With the Irish offense struggling, Adams provided a necessary spark in the form of a 67-yard touchdown run, the longest run from scrimmage for the Irish this season, to put the Irish up 31-21.
However, the Virginia Tech offense would not go away. After a 23-yard field goal from Hokies junior kicker Joey Slye trimmed the Irish lead to 31-24, Evans again drove the Hokies down the field on their next possession. After a questionable pass interference call against senior Cole Luke put the ball on the Notre Dame 7-yard line, Evans found a leaping Bucky Hodges in the end zone to knot the score at 31. Cole commented on the pass interference call as well as the offensive adjustments Virginia Tech made.

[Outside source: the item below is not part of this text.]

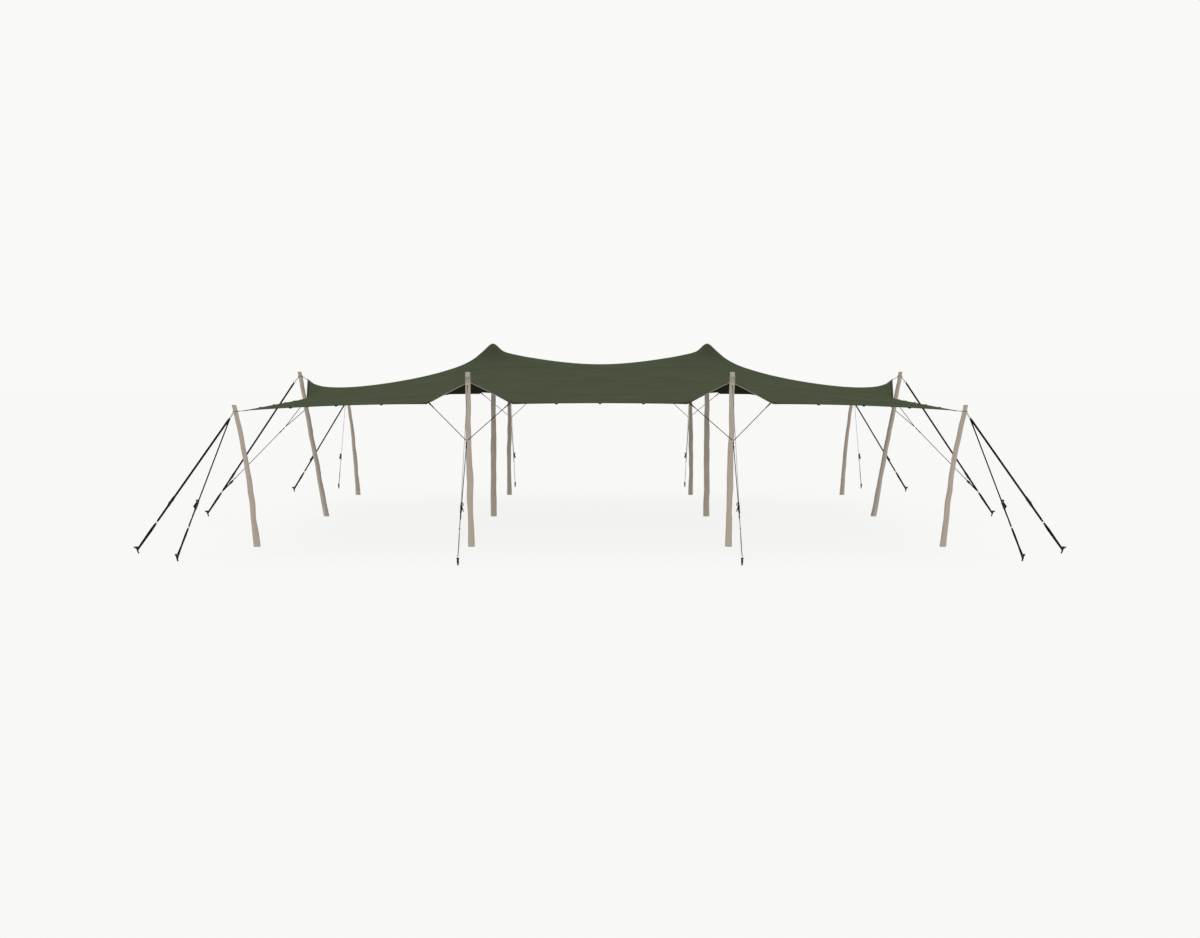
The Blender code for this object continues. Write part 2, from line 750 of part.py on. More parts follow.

“I think it was just a bad call, and it happens,” Cole said. “Obviously I was frustrated in the moment, but I don’t blame the guy; it happens, he may have saw something differently, on film it might be different from what I think it is, but I think from start to finish I played it perfectly.”
“They were just able to spread us out,” Cole said. “Go spread and get us in a five-box situation, and let the quarterback use his legs to his ability. They executed better than us.”
After yet another Notre Dame three-and-out, Virginia Tech got the ball back and marched 51 yards down the field, eventually settling for a 20-yard field goal by Slye with 4:16 to go to take a 34-31 lead.
Kizer and the Irish couldn’t come back.